Alguns utensílios agrícolas

A António Manuel Pires Cabral

Podoa

Corta em asa, intensa e
oblíqua, onde a mão humana.

Não tem ideias, porém
a mão a torna calculada.

Então a vida sobre
o instantâneo suporte abre caminho.

A vida contra a vida re-
partida à espera de re-ser.

E também simbólica, frontal
a turvas ideias.

Enxada

Olhos em bico revelando
o que na terra há de sol.

E a terra no desvinco
em treme-luz de insectos lhe responde.

Como ela cospe inter-
mitente raiva acumulada!

Uma luta feroz com a relva
de emaranhadas intenções.

À noite, no silêncio emoliente,
tens o ar de uma deusa multimãe.

Tractor

Cantas na ravina
a vitória do homem sobre o tempo.

Cantas com raiva
na ravina.

Pulmão de aço entre
a poeira secular e o vinho novo.

Dobras-te sobre a terra
de rijo ventre destroçado.

Núpcias de fogo
sob este céu de zinco pingando.

Forquilha

Dócil é a palha
em seus dedos de ferro.

O estrume resiste inutilmente,
desgrenhado e puro de um belo destino.

Une e desune, diabólica
e humilde, até ao ciclo

iminente da planta.
Vê-se depois num feixe de vergônteas

o desenho da vida. Eis
uma canção com a forma de mão.

Escada

Duas ideias que se aprumassem
ao pé da árvore

com lisas dúvidas transversais
de espaço a espaço

não é decerto uma prova
do poder do homem e talvez

ir colher ou levar
um fruto antecede o fruto

ela aí está rente aos olhos
tentação ou não para Eva

António Cabral para Eito Fora por Pedro Colaço Rosário (2001)

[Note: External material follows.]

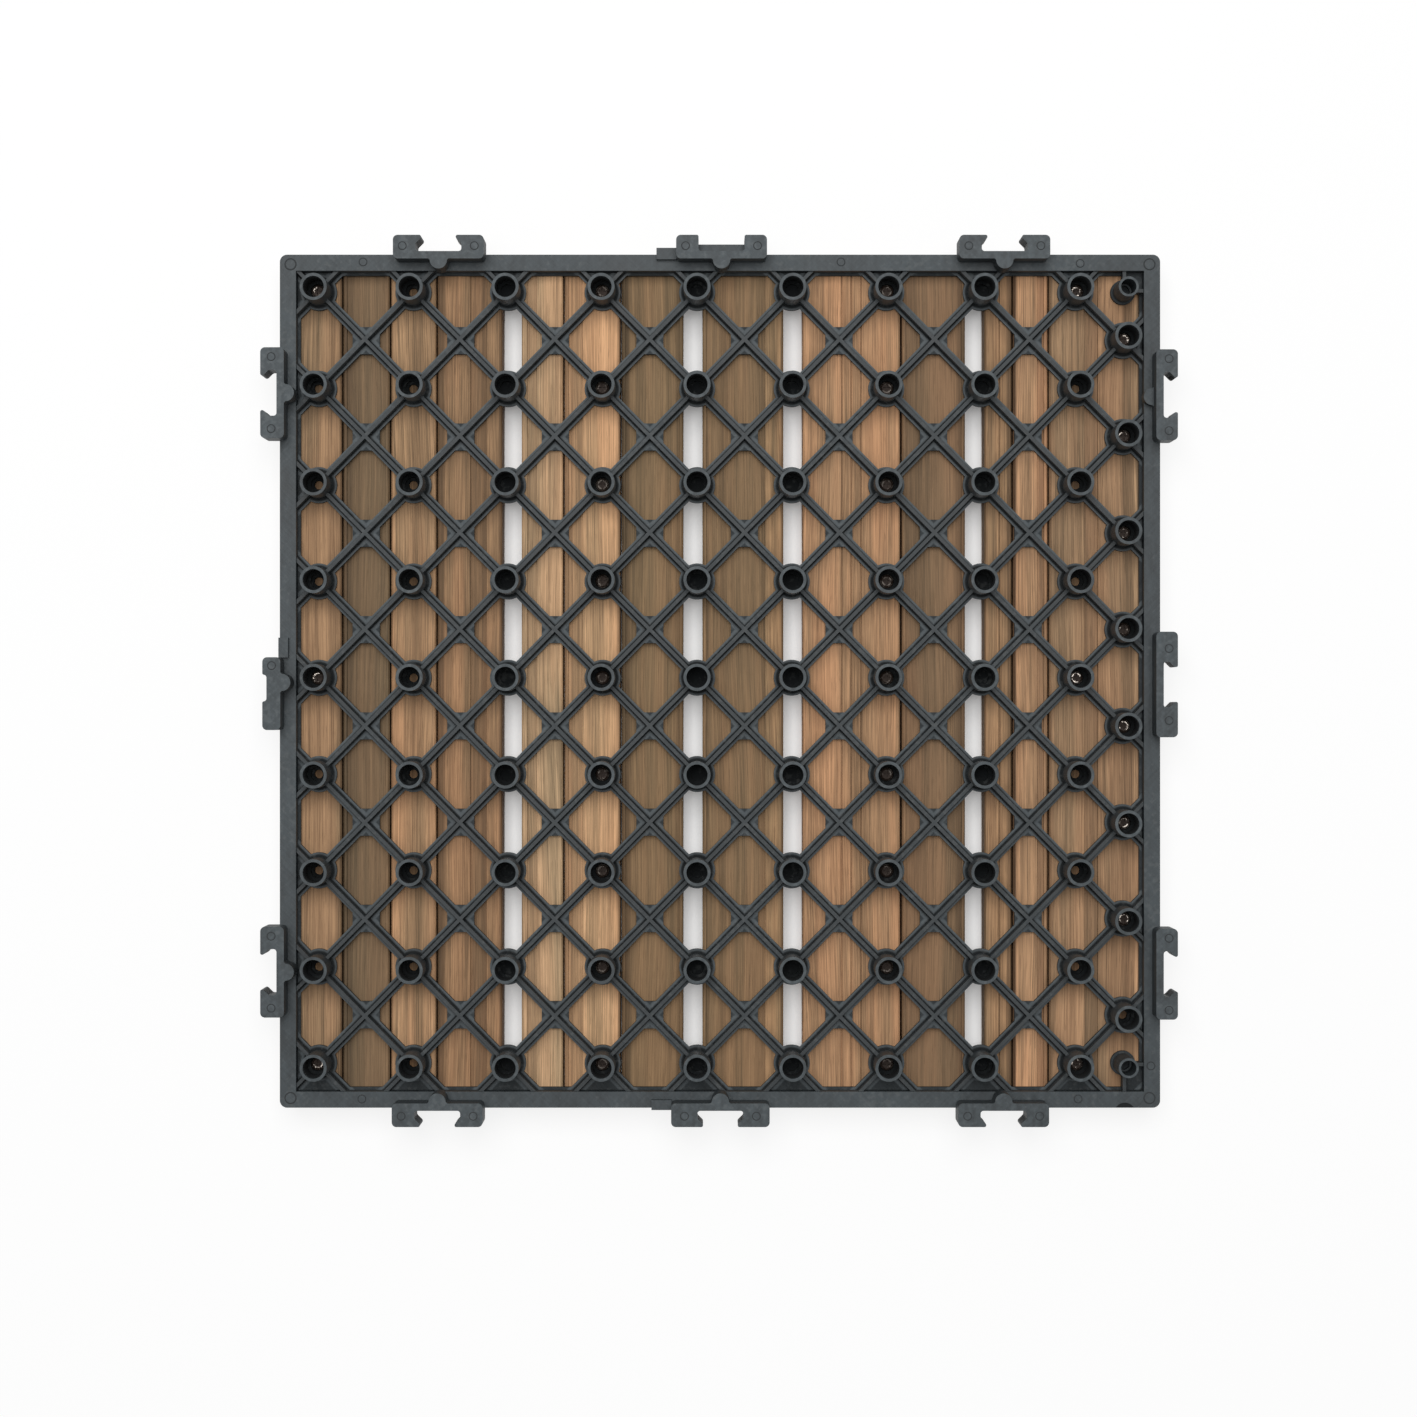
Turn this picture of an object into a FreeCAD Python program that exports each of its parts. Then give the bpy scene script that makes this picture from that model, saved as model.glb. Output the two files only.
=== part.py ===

António Cabral [1931-2007] foi um poeta, ficcionista, cronista, ensaísta, dramaturgo, etnógrafo e divulgador da cultura popular portuguesa.

Nascido em Castedo do Douro, em pleno coração duriense, a 30 de Abril de 1931, iniciou a actividade literária com o livro de poesia Sonhos do meu anjo, publicado em 1951. Ao longo de 56 anos de carreira dedicada à escrita, publicou mais de 50 livros em nome próprio, abraçando géneros tão diversos como a poesia, o teatro, a ficção e o ensaio, dedicando-se em paralelo ao estudo apurado e divulgação das tradições populares portuguesas. As suas raízes transmontano-durienses e a ligação à terra que o viu nascer, “o Paraíso do vinho e do suor“, são presença incontornável em toda a sua obra.

Colaborou em jornais e revistas de todo o país, co-fundou as publicações Setentrião, Tellus e Nordeste Cultural, participou em programas televisivos, radiofónicos e conferências, contribuiu com textos para várias antologias, colectâneas e manuais escolares, prefaciou livros. Alguns dos seus poemas foram cantados, no período pré 25 de Abril, por Francisco Fanhais, Adriano Correia de Oliveira, Manuel Freire e, mais recentemente, interpretados pelos Xícara, Rui Spranger, Blandino e Rui David.

No campo da intervenção sociocultural dirigiu, a nível distrital, instituições como o F.A.O.J. (Fundo de Apoio aos Organismos Juvenis) e o I.N.A.T.E.L. (Instituto Nacional de Aproveitamento dos Tempos Livres), fundou e co-fundou o Centro Cultural Regional de Vila Real (C.C.R.V.R.) e A.N.A.S.C. (Associação Nacional dos Animadores Socioculturais), respectivamente. Como Presidente do C.C.R.V.R., promoveu cinco encontros de escritores e jornalistas de Trás-os-Montes e Alto Douro e impulsionou a realização de vários encontros de jogos populares em Portugal e no estrangeiro.

Diplomado em Teologia pelo Seminário de Santa Clara de Vila Real e Licenciado em Filosofia pela Universidade do Porto, António Cabral exerceu actividade de docente nesta cidade desde 1961 até 2007, no ensino particular, secundário e Magistério Primário, com um breve interregno entre 1988 e 1991, anos em que se dedicou à investigação de jogos populares e ludoteoria como bolseiro do Ministério da Educação.

Foi agraciado com as medalhas de prata de mérito municipal pelas autarquias de Alijó (1985) e Vila Real (1990).

António Cabral faleceu em Vila Real, vítima de doença cardíaca, a 23 de Outubro de 2007. Tinha 76 anos de idade. Nesse mesmo ano de 2007 publicou o livro de poesia O rio que perdeu as margens e deixou no prelo A tentação de Santo Antão, prémio nacional de poesia Fernão Magalhães Gonçalves.